In a joint statement released after their meeting in Tokyo, Suga and Macron welcomed the opening of the Summer Games in the Japanese capital, calling the Tokyo Olympics and Paralympics a symbol of world unity in defeating the COVID-19 pandemic.
The leaders also underscored the need to take effective and swift action in ensuring equitable vaccine access globally, while vowing to continue cooperation in the fight against climate change.
The French president hailed the two countries’ “exceptional” relationship after meeting Suga.
“At a time when we are all fighting against the virus, striving for recovery, this partnership is a strength,” he tweeted.
Macron and Suga wore masks and exchanged a double fist-bump in lieu of a handshake.
The meeting came a day after Macron attended the opening ceremony of the Olympics, which France will host in the summer of 2024.
Macron was the only head of state from the Group of Seven industrialized nations, including Britain, Canada, Germany, Italy, and the United States plus the European Union, to travel to Japan for the event.
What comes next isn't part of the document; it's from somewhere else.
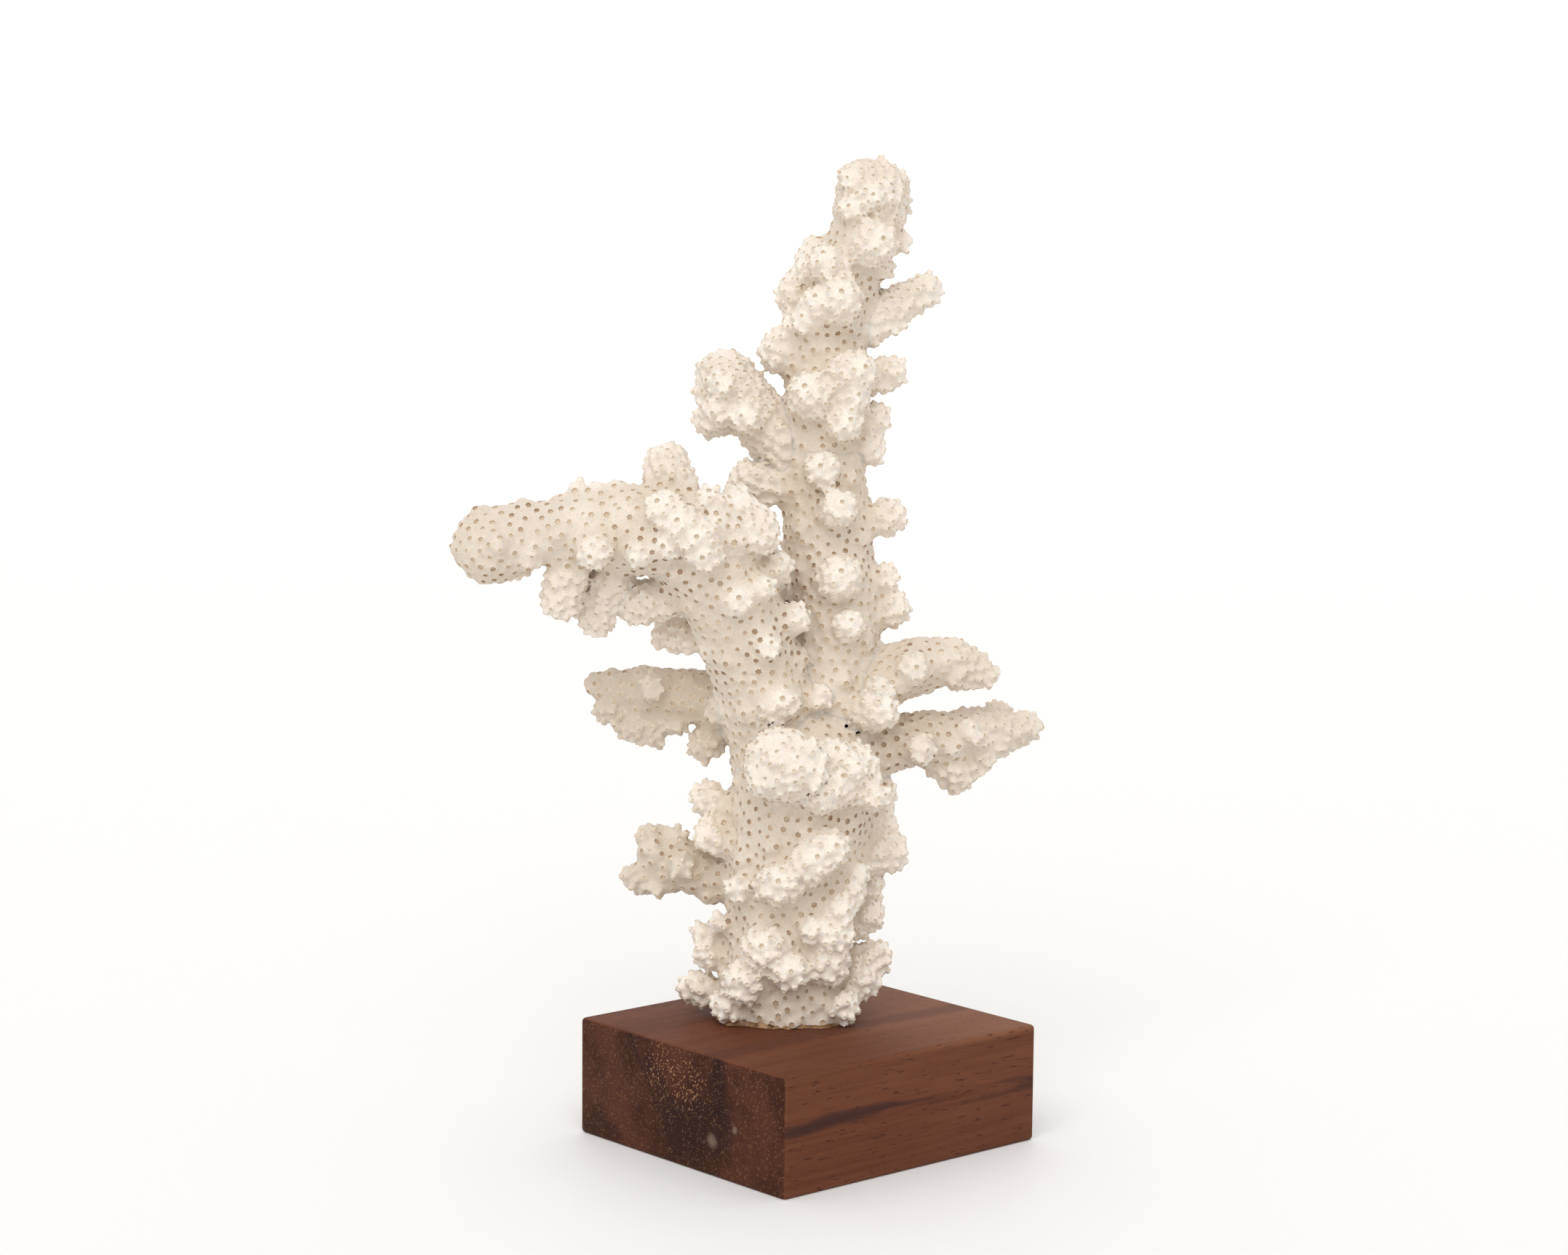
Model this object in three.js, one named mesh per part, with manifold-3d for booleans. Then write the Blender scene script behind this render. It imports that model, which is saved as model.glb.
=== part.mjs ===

Besides issues related to the Olympics, Suga and Macron affirmed close bilateral and multilateral defense cooperation in the Indo-Pacific region in the face of China’s assertive territorial claims and military buildup in the region.
France shares a common interest with Japan, the United States and other democracies in ensuring regional peace and stability as Paris has a number of island territories in the Indian and Pacific oceans.
France has been increasing its involvement in multinational military drills with Japan and other democracies in the East China Sea and other parts of the Indo-Pacific.
Saturday’s meeting came after the leaders met on the sidelines of the Group of Seven summit in June in Britain, at which Macron promised to attend the Olympics’ opening in Tokyo despite the COVID-19 pandemic.
Their statement also touched on the issue of parental abduction in Japan, which does not offer joint custody for children in cases of divorce or separation.
“The two countries are working to strengthen their dialogue while prioritizing the children’s best interests,” it said.
The subject has been in the headlines since a French father in Tokyo began a hunger strike to win access to his children, who he says were abducted by their Japanese mother.
Vincent Fichot has not seen his two children in nearly three years and began a hunger strike outside the Olympic Stadium on July 10. Macron’s advisers met with Fichot on Thursday.